I felt terrible for using his nice cleats, but I couldn’t see any way out of it.

“Thank you.”

I took my new kit into a stall to change, which was awkward because I kept banging my elbows into the walls and my knees into the toilet. My boxers were not suited for providing structural integrity while I was running around, and I wished I had thought to bring some compression shorts or something.

I would not have borrowed any of Sohrab’s, even if he had offered.

There are some garments you should never share.

I hopped my way into the borrowed Adidas. They fit okay—a little tight, but okay. And they felt light and agile compared to my gray Vans.

Even though the shirt was stretched across my chest, and the shorts kept riding up my butt, I felt very Iranian when I emerged from the stall in my borrowed kit and cleats.

But then I saw Sohrab in his red shirt and shorts, and his white cleats. He looked fit and ready for a real game.

It made me feel very inadequate.

I was only a Fractional Persian, after all.

“Ready?”

“Um.”

I wasn’t so sure I wanted to play anymore.

But Sohrab squinted at me, and the knot of nerves in my chest melted a little bit.

Some friends just have that effect on you.

“Ready.”

Two boys waited on the field for us. Sohrab hollered at them in Farsi and then waved his hand for me to jog after him.

“This is Darioush. Agha Bahrami’s grandson. From America.”

I said, “Salaam.”

“Salaam,” Iranian Boy Number One said. He talked out of the side of his mouth, which made it seem like he was half smiling. He was almost my height, but he was rail thin, and he had his hair spiked up in front, almost like a Soulless Minion of Orthodoxy.

I held out my hand, and he shook it, though it was loose and fleeting and felt kind of weird.

“Nice to meet you.

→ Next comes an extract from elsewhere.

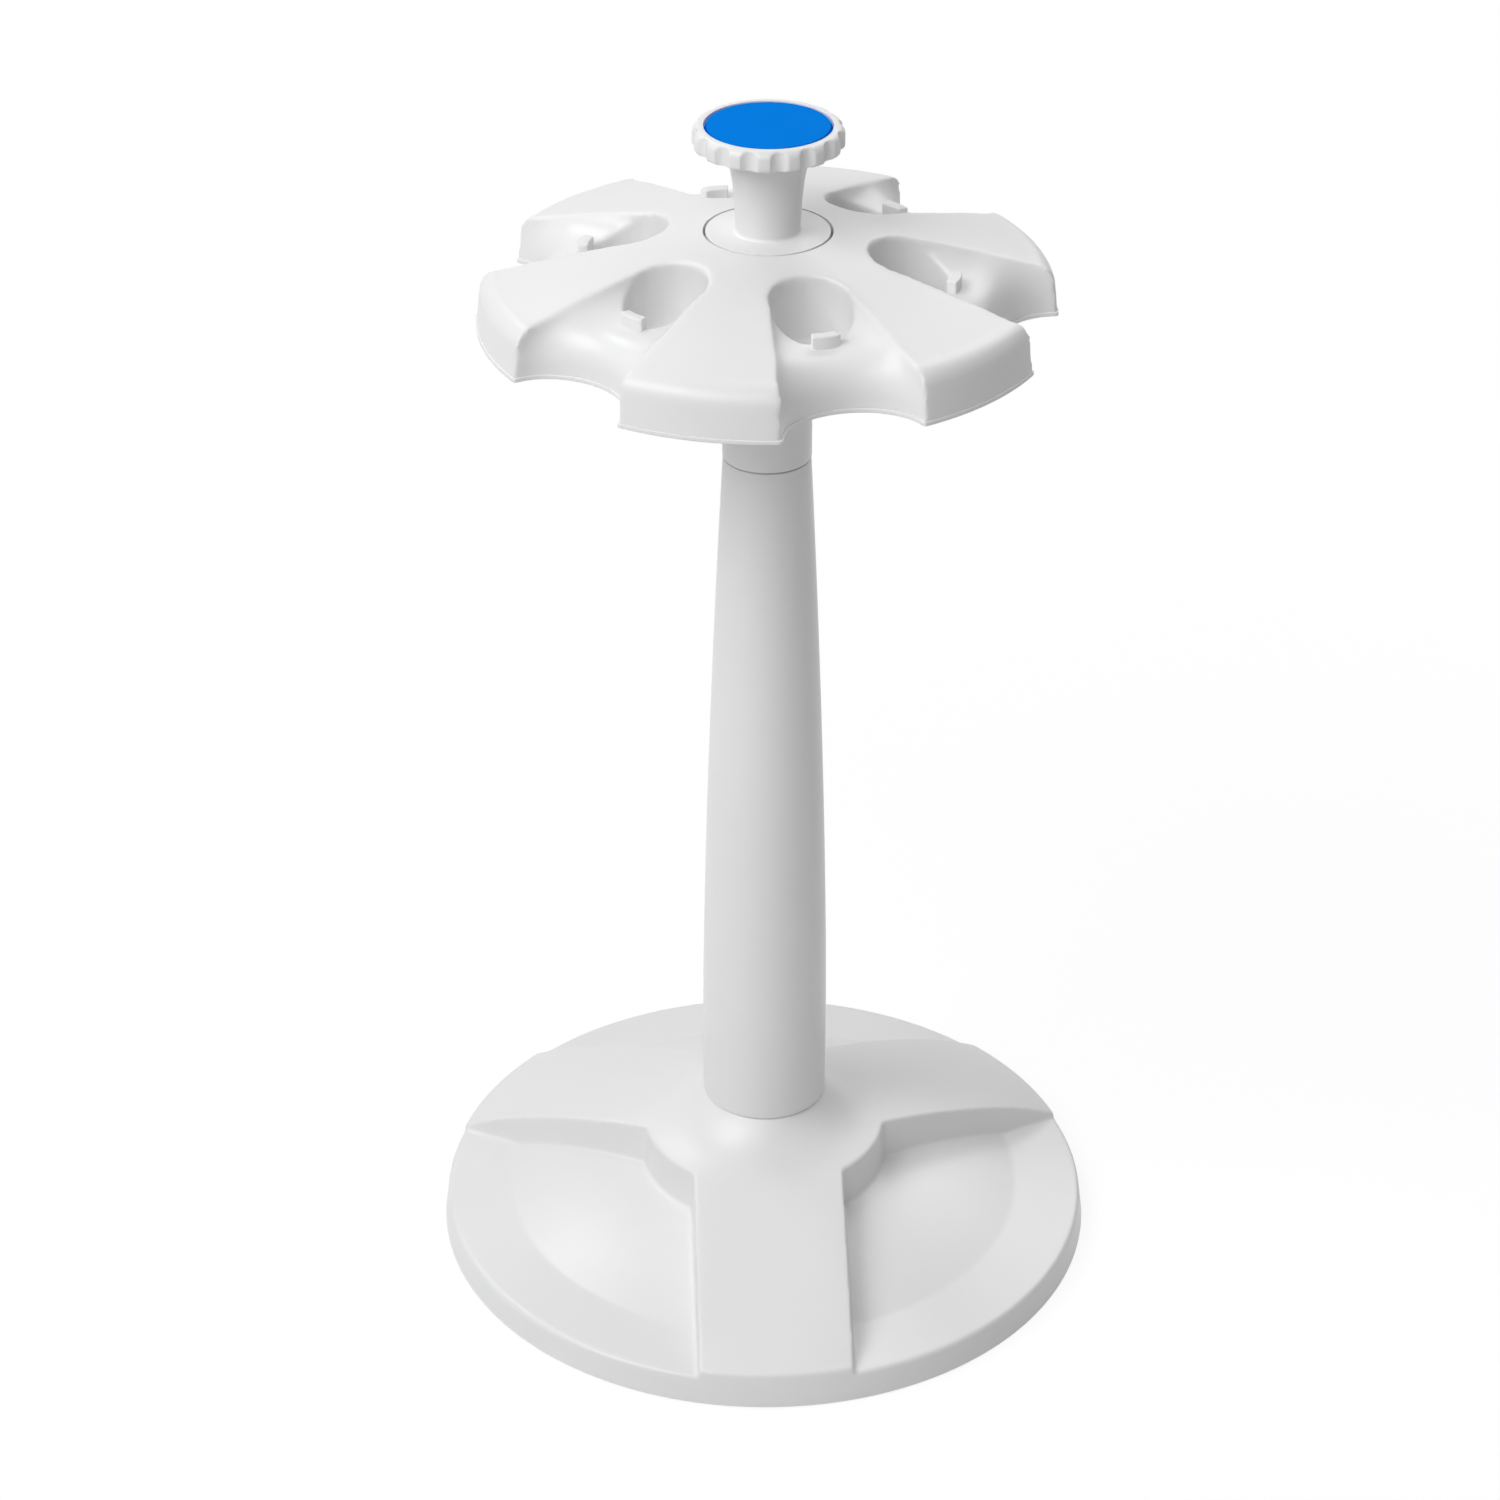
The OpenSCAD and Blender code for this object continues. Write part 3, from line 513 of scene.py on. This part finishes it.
def makeColumn():
    c = column
    outer, inner = [], []
    bendLow = c["foot"] + c["straight"]
    span = c["top"] - c["foot"] - c["straight"]
    for i in range(c["steps"] + 1):
        t = i / c["steps"]
        r = c["footR"] - (c["footR"] - c["topR"]) * t ** c["bend"]
        outer.append(Vector((r, bendLow + span * t)))
        inner.append(Vector((r - c["wall"], bendLow + span * t)))
    foot = arcLine((c["footR"] - c["footRound"], c["foot"] + c["footRound"]), c["footRound"], -90, 0, 10)
    small, large = c["topEdge"]
    outer[-1].y -= large
    edge = pointLine((c["topR"] - small, c["top"] - small), (c["topR"] - large, c["top"]))
    line = foot + outer + edge + inner[::-1] + pointLine((c["footR"] - c["wall"], c["foot"]))
    piece = asObject("columnTube", spun(line, turnSteps["tube"], ring=True))
    mounted(piece, "stand", "white_abs", "column")


collar = {"radius": 11.9, "low": 247.4, "high": 288.1, "bore": 6.8, "flange": (19.0, 290.5)}


def makeCollar():
    c = collar
    flangeR, flangeTop = c["flange"]
    line = softLine([(c["bore"], c["low"], 0.3), (c["radius"], c["low"], 0.35), (c["radius"], c["high"], 0.2),
                     (flangeR, c["high"], 0.2), (flangeR, flangeTop, 0.3), (c["bore"], flangeTop, 0.2)],
                    steps=4, ring=True)
    piece = asObject("collarSleeve", spun(line, turnSteps["tube"], ring=True))
    mounted(piece, "carousel", "white_abs", "collar")


makeColumn()
makeCollar()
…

Um.”

“Ali-Reza,” he said.

Ali and Reza are both popular Iranian names—maybe even more popular than Sohrab—though both are technically Arabic in origin.

I held out my hand to the other boy, who had lost the genetic lottery and ended up with the dreaded Persian Unibrow. I thought he would be hairy everywhere else too, but his hairwas cut shorter than Sohrab’s, and he had pale, hairless arms.

“Hossein,” he said. His voice was thick and dark like coffee. He was shorter than me too—shorter even than Sohrab—but with his unibrow and the ghost mustache haunting his upper lip, he looked older: ready to get a job interrogating temporally-displaced Fractional Persians as they arrived at Customs in Imam Khomeini International Airport.

Hossein didn’t smile at all as he glanced from me to Sohrab.

“Thanks for letting me play with you,” I said.